┏━━

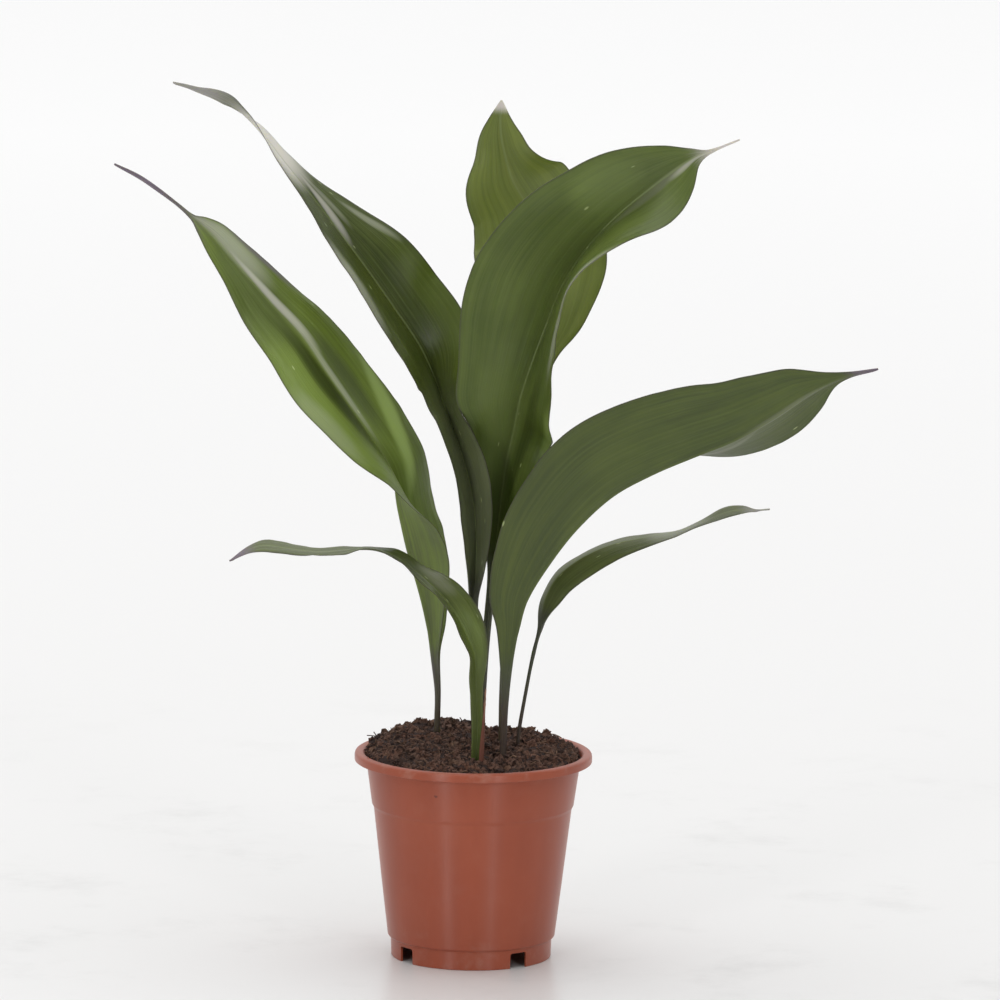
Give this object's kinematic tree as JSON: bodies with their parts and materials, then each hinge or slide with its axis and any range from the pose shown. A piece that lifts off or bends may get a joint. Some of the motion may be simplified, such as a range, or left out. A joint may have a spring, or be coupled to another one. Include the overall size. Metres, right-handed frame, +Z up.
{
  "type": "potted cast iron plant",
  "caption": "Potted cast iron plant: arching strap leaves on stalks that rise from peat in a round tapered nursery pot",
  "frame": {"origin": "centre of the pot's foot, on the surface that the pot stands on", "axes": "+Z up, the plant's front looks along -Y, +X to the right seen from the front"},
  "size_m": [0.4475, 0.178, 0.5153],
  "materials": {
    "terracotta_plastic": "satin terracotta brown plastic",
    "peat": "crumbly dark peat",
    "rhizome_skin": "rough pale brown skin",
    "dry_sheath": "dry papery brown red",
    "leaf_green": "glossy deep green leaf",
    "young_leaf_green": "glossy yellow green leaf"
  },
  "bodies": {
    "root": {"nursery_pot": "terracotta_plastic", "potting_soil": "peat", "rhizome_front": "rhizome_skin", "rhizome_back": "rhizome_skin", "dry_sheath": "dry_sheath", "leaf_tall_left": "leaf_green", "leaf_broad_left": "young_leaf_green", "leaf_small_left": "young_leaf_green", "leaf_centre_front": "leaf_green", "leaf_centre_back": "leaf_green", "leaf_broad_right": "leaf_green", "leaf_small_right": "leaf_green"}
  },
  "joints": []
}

┗━━

WORK INSTRUCTIONS:
Search the data above for the word "materials", then gather each line in which it appears.

RESULT OF THIS EXERCISE:
Give this object's kinematic tree as JSON: bodies with their parts and materials, then each hinge or slide with its axis and any range from the pose shown. A piece that lifts off or bends may get a joint. Some of the motion may be simplified, such as a range, or left out. A joint may have a spring, or be coupled to another one. Include the overall size. Metres, right-handed frame, +Z up.
  "materials": {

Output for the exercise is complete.